- _Exercise aim_
Output exactly the lines from the first one down to the line containing "piece by piece.", inclusive.

- _Data excerpt_
══════════════════════════════

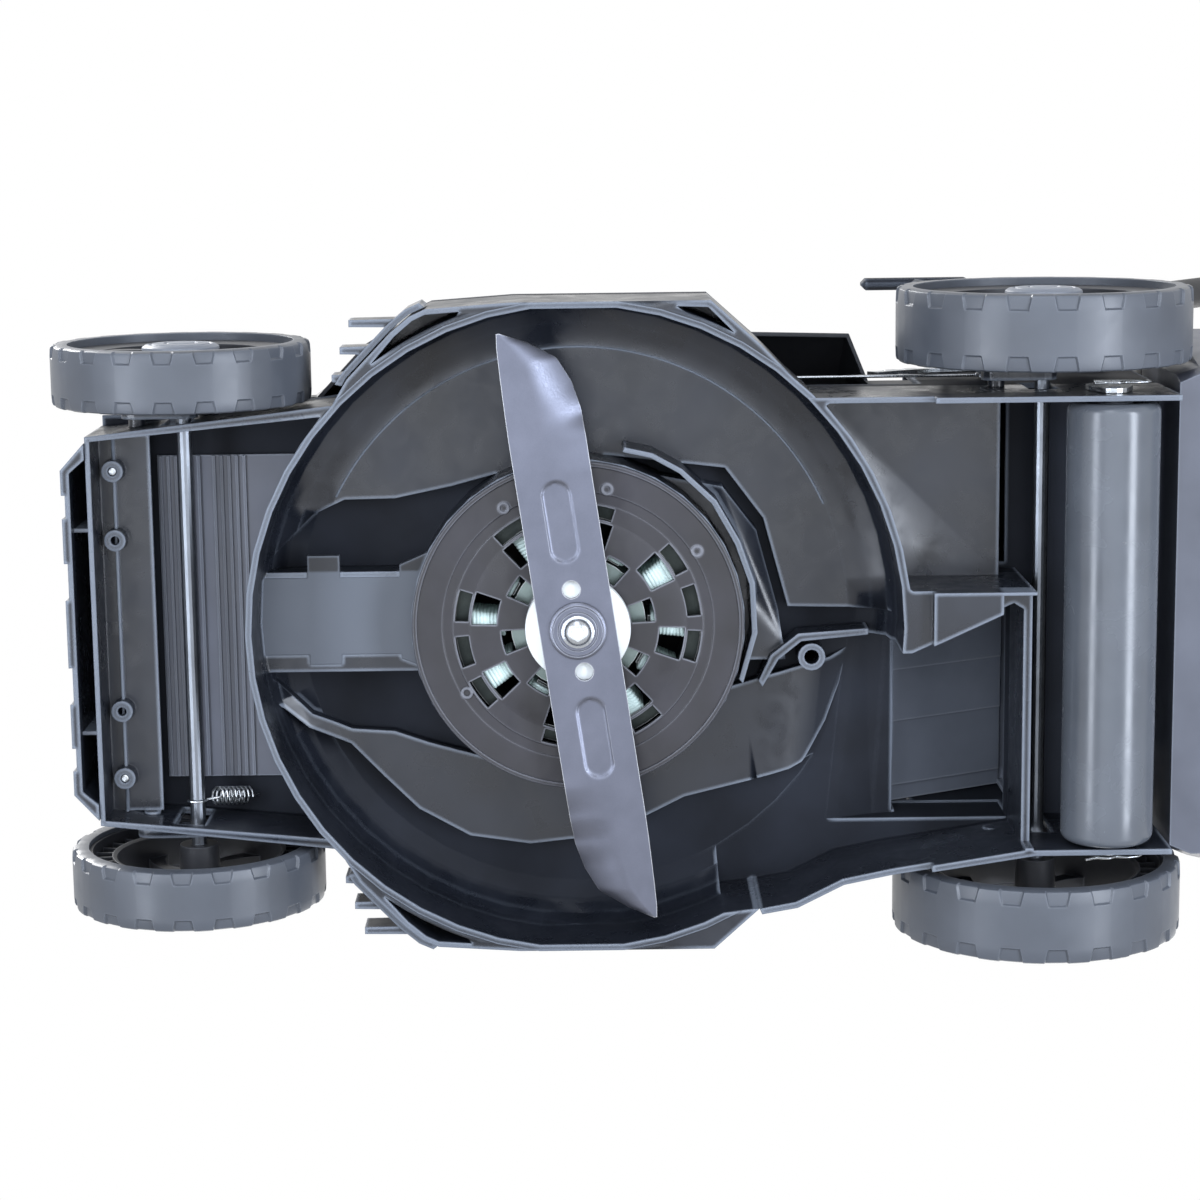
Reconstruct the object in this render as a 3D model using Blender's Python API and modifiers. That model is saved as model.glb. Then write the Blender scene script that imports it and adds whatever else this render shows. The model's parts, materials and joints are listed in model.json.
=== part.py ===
"""A cordless roller mower, built piece by piece.

The mower stands on the plane z = 0 with its nose towards -Y and its handle towards +Y.
Sizes and places are in millimetres from the point of the ground under the blade's axis,
and the helpers turn them into Blender's metres.
"""

from math import acos, atan2, cos, hypot, pi, radians, sin, tau

import bmesh
import bpy
from mathutils import Vector

MM = 0.001

# Where the blade's axis stands, so that the whole machine is centred on the world's origin
BLADE_AXIS_Y = -314.2

# Wheels: radius, width, distance of the middle plane from the centre line, axle place
REAR_WHEEL = {"radius": 95, "width": 48, "middle": 189, "y": 303, "z": 95}
FRONT_WHEEL = {"radius": 83, "width": 39, "middle": 165.1, "y": -253, "z": 83}
ROD_RADIUS = 5
ARM_LENGTH = 30
CRANK_HEIGHT = 52
LUGS = 20

# Deck
CHAMBER_RADIUS = 208
SKIRT = 4
DECK_RIM = 35
DECK_TOP = 120
CHAMBER_CEILING = 100
CHAMBER_ROOF = 112
FLAT_SIDE = 210
REAR_SIDE = 148
REAR_RIM = 26
REAR_END = 380
BODY_TOP = 222
WALL = 3.5
GAP = 0.4

# Blade and motor
BLADE_LENGTH = 395
BLADE_WIDTH = 49
BLADE_THICKNESS = 3.6
BLADE_Z = 41.4
BLADE_TURN = -8.2
WELL_RADIUS = 104
PLATE_Z = 58
STATOR_RADIUS = 80
ROTOR_RADIUS = 44
CORE_LOW = 70
CORE_HIGH = 108
DISC_TOP = 54.6

# Roller
ROLLER = {"radius": 29.5, "length": 295, "y": 341, "z": 46.5}

# Height lever
LEVER_LEAN = 12
LEVER_JOG = 100
LEVER_REACH = 178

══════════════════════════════

- _Task result_
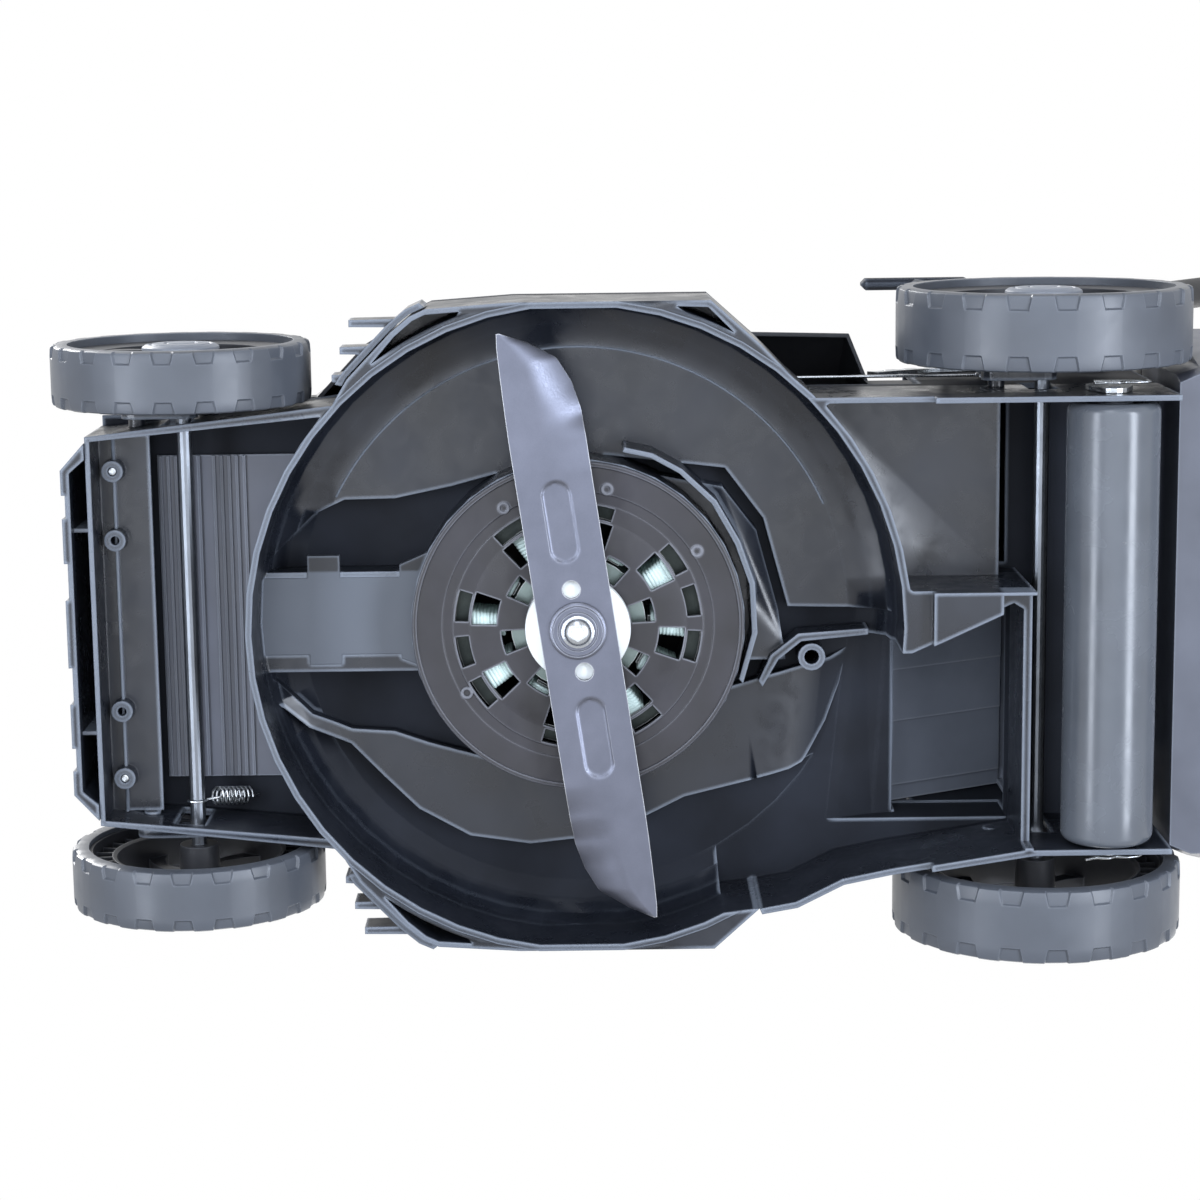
Reconstruct the object in this render as a 3D model using Blender's Python API and modifiers. That model is saved as model.glb. Then write the Blender scene script that imports it and adds whatever else this render shows. The model's parts, materials and joints are listed in model.json.
=== part.py ===
"""A cordless roller mower, built piece by piece.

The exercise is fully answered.